Sparse n-dimensional arrays
Sparse is a Python library that provides n-dimensional arrays for the PyData ecosystem, optimized for data with a large number of zero or 'fill' values. It aims to offer a drop-in replacement for NumPy arrays with support for N-dimensional operations, following the Array API standard. The current version is 0.18.0, and it maintains an active development cycle with frequent releases.
Warnings
- breaking Automatic densification of sparse arrays into NumPy functions now raises a RuntimeError.
- gotcha The `*` operator performs element-wise multiplication, while `@` performs matrix multiplication (dot product).
- gotcha Operations on `sparse` arrays, especially element-wise functions like `np.where`, propagate the `fill_value` (defaulting to 0).
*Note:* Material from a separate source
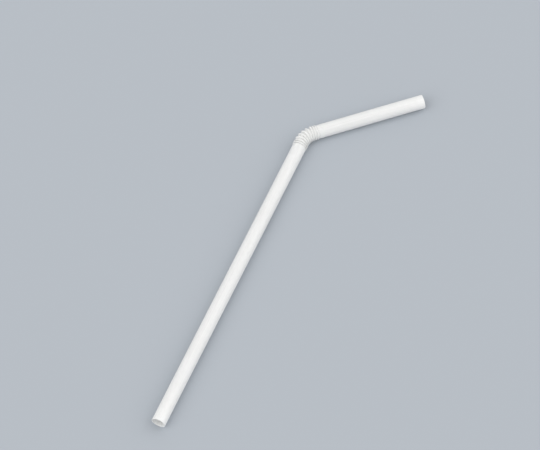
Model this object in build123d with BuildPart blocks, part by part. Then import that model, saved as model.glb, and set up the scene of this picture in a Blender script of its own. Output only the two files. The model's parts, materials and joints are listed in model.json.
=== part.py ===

Unexpected results can occur if your data or mask implicitly relies on a non-zero `fill_value` behavior.
- gotcha Directly applying general NumPy functions to `sparse` arrays without explicit conversion or a sparse-aware implementation can lead to inefficient computation or incorrect results.
- gotcha Migration from `scipy.sparse` matrix API (e.g., `csr_matrix`) to the array API (e.g., `csr_array`) involves changes in constructor names, operator behavior (`*` vs `@`), and potential changes in return dimensions.
Install
-
pip install sparse
Imports
- sparse
import sparse
- COO
from sparse import COO
Quickstart
import sparse
import numpy as np
# Create a sparse array from a dictionary of coordinates and values
x = sparse.COO({(0, 0): 1, (1, 2): 2}, shape=(3, 3))
print("Sparse array x:\n", x)
print("Dense representation of x:\n", x.todense())
# Create a sparse array from a NumPy array
y = np.arange(9).reshape((3, 3))
z = sparse.COO.from_numpy(y)
print("Sparse array z from NumPy:\n", z)
# Perform an operation (addition) and convert to dense
print("Dense representation of (x + z):\n", (x + z).todense())